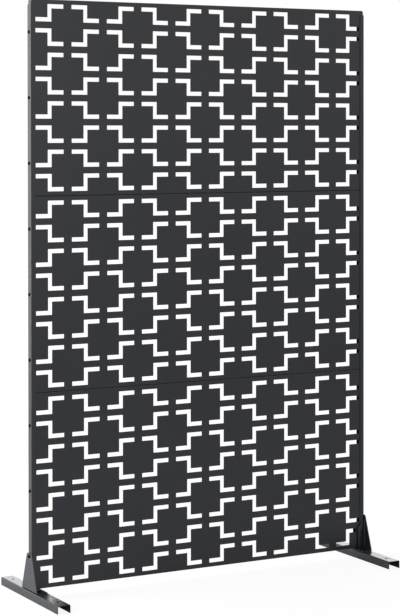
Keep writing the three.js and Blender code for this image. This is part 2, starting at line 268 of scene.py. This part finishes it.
def zinc_steel():
    """Zinc plating with a faintly mottled tint."""
    n = Finish("zinc_steel")
    tint = n.ramp(n.noise(320, 3), [(0.3, (0.42, 0.44, 0.47)), (0.7, (0.56, 0.56, 0.54))])
    dull = n.ramp(n.noise(1400, 4, 0.65), [(0.35, 0.75), (0.65, 1.0)])
    n.link(n.mix(1.0, tint, dull, "MULTIPLY"), n.shader.inputs["Base Color"])
    n.link(n.ramp(n.noise(950, 4), [(0.3, 0.24), (0.75, 0.46)]), n.shader.inputs["Roughness"])
    n.shader.inputs["Metallic"].default_value = 1.0
    n.link(n.bump(n.noise(2200, 3), 0.00002, 0.5), n.shader.inputs["Normal"])
    return n.material


coat, black, zinc = powder_coat(), black_steel(), zinc_steel()


# ---- Objects -----------------------------------------------------------------------------

def add_object(name, mesh, material):
    mesh.materials.append(material)
    obj = bpy.data.objects.new(name, mesh)
    bpy.context.scene.collection.objects.link(obj)
    return obj


def add_sheet_metal(name, verts, normals, faces, edge):
    """An object from points in millimetres, with its faces turned to agree with the normals."""
    ends = np.array([(f[0], f[len(f) // 4], f[len(f) // 2], f[3 * len(f) // 4]) for f in faces])
    a, b, c, d = (verts[ends[:, k]] for k in range(4))
    agree = np.sum(np.cross(c - a, d - b) * normals[ends].sum(1), 1) >= 0
    faces = [face if same else face[::-1] for face, same in zip(faces, agree)]
    mesh = bpy.data.meshes.new(name)
    mesh.from_pydata((verts * MM).tolist(), [], faces)
    mesh.polygons.foreach_set("use_smooth", [True] * len(mesh.polygons))
    mesh.normals_split_custom_set_from_vertices(normals.tolist())
    layer = mesh.attributes.new("edge", "FLOAT", "POINT")
    layer.data.foreach_set("value", edge.astype(np.float32))
    return add_object(name, mesh, coat)


def stand_for(obj, slot, *nodes):
    """Has a piece ride the root body in place of nodes of the frame. The slot is not used."""
    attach(obj, "root")
    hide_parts(*nodes)


# ---- Flat patterns -----------------------------------------------------------------------

def rounded(corners, radius=0, steps=3):
    """A closed outline with its corners rounded. A corner may carry a radius of its own."""
    nearly_straight = math.pi - 0.01
    points = []
    for i, corner in enumerate(corners):
        here = np.array(corner[:2], float)
        back = np.array(corners[i - 1][:2], float) - here
        ahead = np.array(corners[(i + 1) % len(corners)][:2], float) - here
        back /= np.linalg.norm(back)
        ahead /= np.linalg.norm(ahead)
        r = corner[2] if len(corner) > 2 else radius
        opening = math.acos(max(-1.0, min(1.0, back @ ahead)))
        if r == 0 or opening > nearly_straight:
            points.append(here)
            continue
        reach = r / math.tan(opening / 2)
        middle = (back + ahead) / np.linalg.norm(back + ahead) * r / math.sin(opening / 2)
        first, last = back * reach - middle, ahead * reach - middle
        turn = math.atan2(first[0] * last[1] - first[1] * last[0], first @ last)
        for k in range(steps + 1):
            a = turn * k / steps
            spun = np.array([first[0] * math.cos(a) - first[1] * math.sin(a),
                             first[0] * math.sin(a) + first[1] * math.cos(a)])
            points.append(here + middle + spun)
    return np.array(points)


def circle(x, y, radius, steps=24):
    a = np.arange(steps) * 2 * math.pi / steps
    return np.stack([x + radius * np.cos(a), y + radius * np.sin(a)], 1)


def signed_area(loop):
    """Positive where the outline runs anticlockwise."""
    x, y = loop.T
    return 0.5 * float(np.sum(x * np.roll(y, -1) - np.roll(x, -1) * y))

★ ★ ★

Write down the full listing again, exactly.

▶ _Correct answer_:
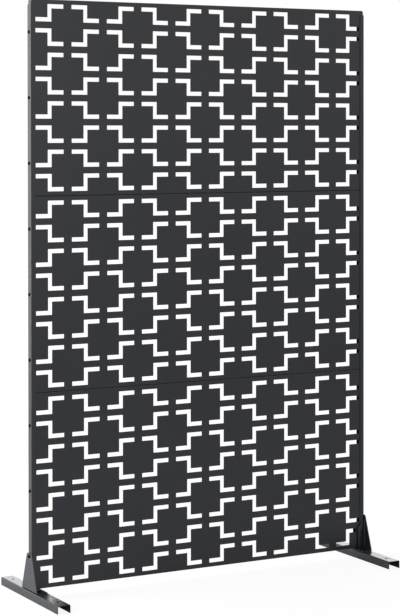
Keep writing the three.js and Blender code for this image. This is part 2, starting at line 268 of scene.py. This part finishes it.
def zinc_steel():
    """Zinc plating with a faintly mottled tint."""
    n = Finish("zinc_steel")
    tint = n.ramp(n.noise(320, 3), [(0.3, (0.42, 0.44, 0.47)), (0.7, (0.56, 0.56, 0.54))])
    dull = n.ramp(n.noise(1400, 4, 0.65), [(0.35, 0.75), (0.65, 1.0)])
    n.link(n.mix(1.0, tint, dull, "MULTIPLY"), n.shader.inputs["Base Color"])
    n.link(n.ramp(n.noise(950, 4), [(0.3, 0.24), (0.75, 0.46)]), n.shader.inputs["Roughness"])
    n.shader.inputs["Metallic"].default_value = 1.0
    n.link(n.bump(n.noise(2200, 3), 0.00002, 0.5), n.shader.inputs["Normal"])
    return n.material


coat, black, zinc = powder_coat(), black_steel(), zinc_steel()


# ---- Objects -----------------------------------------------------------------------------

def add_object(name, mesh, material):
    mesh.materials.append(material)
    obj = bpy.data.objects.new(name, mesh)
    bpy.context.scene.collection.objects.link(obj)
    return obj


def add_sheet_metal(name, verts, normals, faces, edge):
    """An object from points in millimetres, with its faces turned to agree with the normals."""
    ends = np.array([(f[0], f[len(f) // 4], f[len(f) // 2], f[3 * len(f) // 4]) for f in faces])
    a, b, c, d = (verts[ends[:, k]] for k in range(4))
    agree = np.sum(np.cross(c - a, d - b) * normals[ends].sum(1), 1) >= 0
    faces = [face if same else face[::-1] for face, same in zip(faces, agree)]
    mesh = bpy.data.meshes.new(name)
    mesh.from_pydata((verts * MM).tolist(), [], faces)
    mesh.polygons.foreach_set("use_smooth", [True] * len(mesh.polygons))
    mesh.normals_split_custom_set_from_vertices(normals.tolist())
    layer = mesh.attributes.new("edge", "FLOAT", "POINT")
    layer.data.foreach_set("value", edge.astype(np.float32))
    return add_object(name, mesh, coat)


def stand_for(obj, slot, *nodes):
    """Has a piece ride the root body in place of nodes of the frame. The slot is not used."""
    attach(obj, "root")
    hide_parts(*nodes)


# ---- Flat patterns -----------------------------------------------------------------------

def rounded(corners, radius=0, steps=3):
    """A closed outline with its corners rounded. A corner may carry a radius of its own."""
    nearly_straight = math.pi - 0.01
    points = []
    for i, corner in enumerate(corners):
        here = np.array(corner[:2], float)
        back = np.array(corners[i - 1][:2], float) - here
        ahead = np.array(corners[(i + 1) % len(corners)][:2], float) - here
        back /= np.linalg.norm(back)
        ahead /= np.linalg.norm(ahead)
        r = corner[2] if len(corner) > 2 else radius
        opening = math.acos(max(-1.0, min(1.0, back @ ahead)))
        if r == 0 or opening > nearly_straight:
            points.append(here)
            continue
        reach = r / math.tan(opening / 2)
        middle = (back + ahead) / np.linalg.norm(back + ahead) * r / math.sin(opening / 2)
        first, last = back * reach - middle, ahead * reach - middle
        turn = math.atan2(first[0] * last[1] - first[1] * last[0], first @ last)
        for k in range(steps + 1):
            a = turn * k / steps
            spun = np.array([first[0] * math.cos(a) - first[1] * math.sin(a),
                             first[0] * math.sin(a) + first[1] * math.cos(a)])
            points.append(here + middle + spun)
    return np.array(points)


def circle(x, y, radius, steps=24):
    a = np.arange(steps) * 2 * math.pi / steps
    return np.stack([x + radius * np.cos(a), y + radius * np.sin(a)], 1)


def signed_area(loop):
    """Positive where the outline runs anticlockwise."""
    x, y = loop.T
    return 0.5 * float(np.sum(x * np.roll(y, -1) - np.roll(x, -1) * y))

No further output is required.